The next move was to Springwood, where the Steptos became entrenched citizens running a plant nursery, where they remained till war began. They then moved to Richmond while Bert was in the army and returned to Springwood in 1946.
During Mum’s primary school years she apparently lived with her mother and Bert Stepto while they ran a plant nursery in Springwood, NSW Blue Mountains. They also moved many times and Mum said often she would be sent off to enrol herself and Phil at the local school, and Phil would simply play truant. Aunty Des confirmed that they must have attended approximately 15 primary schools. ~ Jan Voysey.
A string of newspaper advertisements appeared in the mid 1930s for the Springwood (plant) Nursery, proprietor A. E. Stepto, and if Bonnie was at Springwood Primary school, they must have acquired the business around 1930. It was was sold to Ogdens in 1936, and probably then that the Steptos moved to Burns Road. Newspaper reports confirm that Bert was an active member of the community, serving in the fire brigade, office holder at Springwood Progress Association, and often commenting on civic affairs, according to the Nepean Times. Win and Bert were undoubtedly large fish in a small pond. I would dearly like to know how the wife of an industrious Sydney businessman and her dance instructor ended up running a plant nursery fifty miles up the road from that city, and effortlessly filled the role of local prominent citizens.

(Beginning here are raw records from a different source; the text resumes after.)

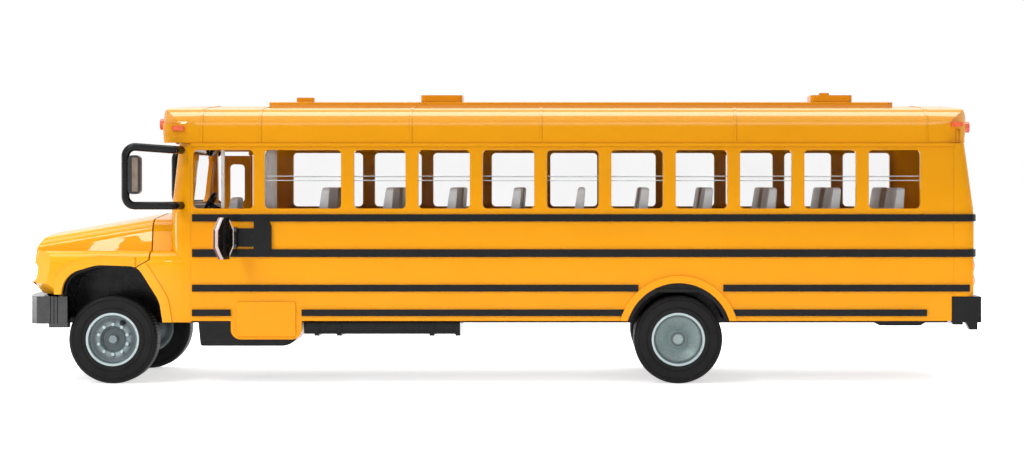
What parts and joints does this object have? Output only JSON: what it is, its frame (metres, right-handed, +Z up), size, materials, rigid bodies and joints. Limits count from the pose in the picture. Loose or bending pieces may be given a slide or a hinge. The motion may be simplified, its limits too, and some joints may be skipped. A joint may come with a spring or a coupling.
{
  "type": "toy school bus",
  "caption": "Die-cast toy school bus with long hood, raised black side rails, loop mirrors, tilting hood, swinging stop sign, opening entry door and free-rolling wheels.",
  "frame": {"origin": "on the ground plane, on the body's middle plane, halfway between the front bumper's and the rear bumper's outermost faces", "axes": "+X towards the rear of the bus, -X its front; +Y the kerb side with the entry door, -Y the driver's side with the stop sign; +Z up"},
  "size_m": [0.1932, 0.0609, 0.0592],
  "materials": {
    "body_paint": "glossy yellow-orange enamel",
    "black_plastic": "satin black molded plastic",
    "grey_plastic": "light grey molded plastic",
    "clear_plastic": "clear molded glazing",
    "lamp_red": "red-orange gloss paint",
    "sign_red": "red plate with a pale rim, blank",
    "mirror_plate": "mirror face in a black back",
    "axle_steel": "bright drawn wire",
    "wheel_grey": "blue-grey metallic plastic",
    "tyre_rubber": "black rubber"
  },
  "bodies": {
    "root": {"body_front": "body_paint", "body_rear": "body_paint", "body_roof": "body_paint", "body_side_left": "body_paint", "body_side_right": "body_paint", "roof_hatches": "body_paint", "roof_vent": "body_paint", "chassis": "black_plastic", "front_bumper": "black_plastic", "rear_bumper": "black_plastic", "front_well_left": "black_plastic", "front_well_right": "black_plastic", "rear_well_left": "black_plastic", "rear_well_right": "black_plastic", "step_tank": "black_plastic", "muffler": "black_plastic", "engine": "black_plastic", "rub_rails_left": "black_plastic", "rub_rails_right": "black_plastic", "mirror_loop_left": "black_plastic", "mirror_loop_right": "black_plastic", "stop_sign_bracket": "black_plastic", "steering_wheel": "black_plastic", "dashboard": "grey_plastic", "cabin_floor": "grey_plastic", "seats_left": "grey_plastic", "seats_right": "grey_plastic", "driver_seat": "grey_plastic", "glass_left": "clear_plastic", "glass_right": "clear_plastic", "glass_front": "clear_plastic", "glass_rear": "clear_plastic", "partition": "clear_plastic", "marker_lamps": "lamp_red", "tail_lamps": "lamp_red", "warning_lamps": "lamp_red", "mirror_head_left": "mirror_plate", "mirror_head_right": "mirror_plate"},
    "hood": {"hood": "body_paint", "grille": "black_plastic", "headlamps": "clear_plastic"},
    "stop_sign": {"stop_sign": "sign_red"},
    "entry_door": {"entry_door": "body_paint"},
    "front_wheels": {"front_axle": "axle_steel", "front_rims": "wheel_grey", "front_tyres": "tyre_rubber"},
    "rear_wheels": {"rear_axle": "axle_steel", "rear_rims": "wheel_grey", "rear_tyres": "tyre_rubber"}
  },
  "joints": [
    {"name": "hood_tilt", "type": "hinge", "parent": "root", "child": "hood", "pos_m": [-0.094, 0, 0.0199], "axis": [0, -1, 0], "range_deg": [0, 45]},
    {"name": "stop_sign_swing", "type": "hinge", "parent": "root", "child": "stop_sign", "pos_m": [-0.0527, -0.02445, 0.0294], "axis": [0, 0, 1], "range_deg": [0, 104]},
    {"name": "entry_door_swing", "type": "hinge", "parent": "root", "child": "entry_door", "pos_m": [-0.0563, 0.022, 0.03], "axis": [0, 0, -1], "range_deg": [0, 90]},
    {"name": "front_axle_spin", "type": "hinge", "parent": "root", "child": "front_wheels", "pos_m": [-0.07755, 0, 0.0089], "axis": [0, 1, 0], "continuous": true},
    {"name": "rear_axle_spin", "type": "hinge", "parent": "root", "child": "rear_wheels", "pos_m": [0.03597, 0, 0.0089], "axis": [0, 1, 0], "continuous": true}
  ]
}
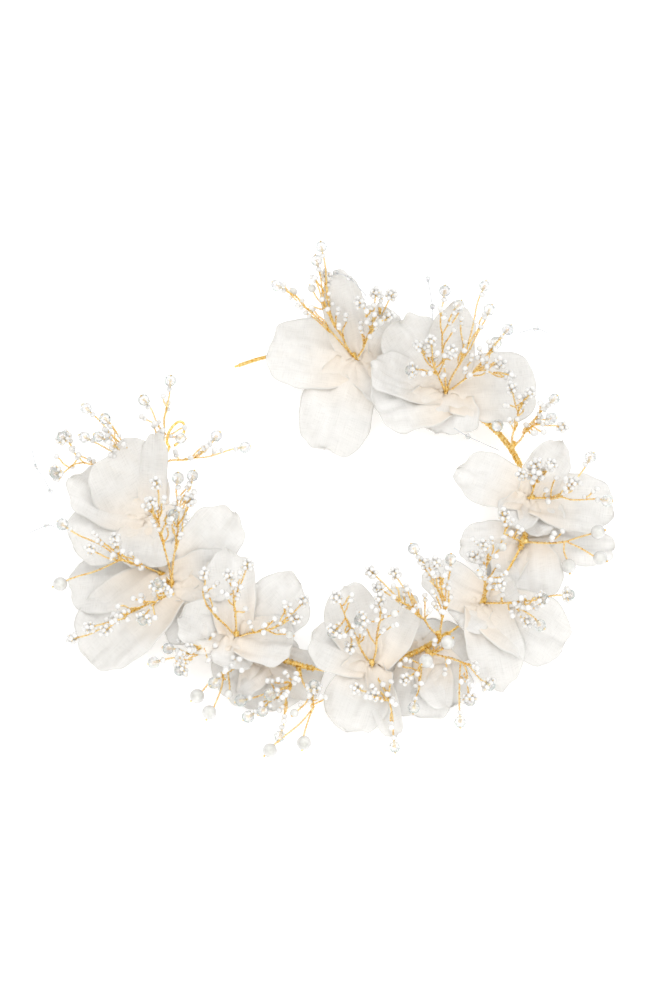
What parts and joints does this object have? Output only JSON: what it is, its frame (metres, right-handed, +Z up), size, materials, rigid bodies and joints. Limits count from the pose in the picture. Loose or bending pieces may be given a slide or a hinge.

But wait, there’s more. “Norman Lindsay was nearby and my grandmother used to go to his parties, which were considered to be uproarious by the locals.” ~ Jan. My firming impression of a gregarious “roaring twenties” Winifred tells me this would be entirely in character.
Bonnie Foran’s schooling has a few twists that are hard to resolve. A notice in
the Nepean Times (26th December, 1931) announced “High School Entrance -
Results of Examination - Tenable at Penrith Intermediate High School …
Springwood Public School … Bonnie Foran.”
So the high school days have me wondering: Did she attend Penrith Intermediate High School, St. Gabriel’s Church of England school, or both?
As this 1931 school photograph (at right) shows, Bonnie was smartly attired in a school uniform. On back of the print is written “Bonnie Foran, St Gabriel’s Church of England School, Waverley 1931. S. Foran Malabar.” The photograph’s condition gives the distinct impression of a fond possession, folded to keep in a wallet, with a mark on the hat repaired in ink. I think my mother cherished this memento of the time she felt most proud. Furthermore, a badge from the uniform survives, to denote the anchoring importance of that school when family life was in such disarray.
St Gabriel’s catered for both day students and boarders. It’s quite a distance from Malabar and, with Stan on the road, Bonnie might have lived on campus. Stan would surely have wanted the very best for her. Otherwise she could have attended a closer school.
Perhaps her final year at high school was spent back in the west. A Nepean Times article in 1933 referenced a cooking examination at Penrith Intermediate High School, in which a Bonnie Foran gained a “B.” But I can assure you, she was quite a good cook, if rather conventional.
This brings us to Bonnie’s adulthood. She and Gilbert Voysey apparently stayed in touch and resumed company when Bonnie left school. We will assume she spent the years 1931, 32, and 33 schooling, and upon leaving sought work, finding it in Sydney proper, her natural environment.
“Mum said she had 2 jobs when she left school – one as a trainee florist and shop assistant at the city’s prestige department store, Mark Foys, the other as Nanny to a Wilson, a wealthy Sydney family." ~ Jan Voysey.
A wealthy family indeed. The residential address she gave on the marriage certificate was 24 Olola Street, Vaucluse. This led me to discover, from that tenuous clue of the family name, that it was the home of S. H. Wilson, assistant general manager of Frank Packer’s Consolidated Press. And confirms, at long last, exactly who she ‘nannied’ for.
When I merge Bonnie Foran’s affluent childhood, parenting by a self-made Springwood “society couple," schooling at a prestige Waverley college, and a stark lesson in etiquette and social class as nanny at a prominent Sydney household, the burning desire for respectability that drove her throughout life becomes clear.
I wonder, too, if the attraction of this hard-nosed young woman to a socially naïve future husband, Gilbert Voysey, lay in apprehending a façade of luxury in which he was raised - the beautifully furnished home of those two most-proper, ladylike, and fashionably-dressed Zucker aunts at Araluen, 6 Hughes Road, Eastwood.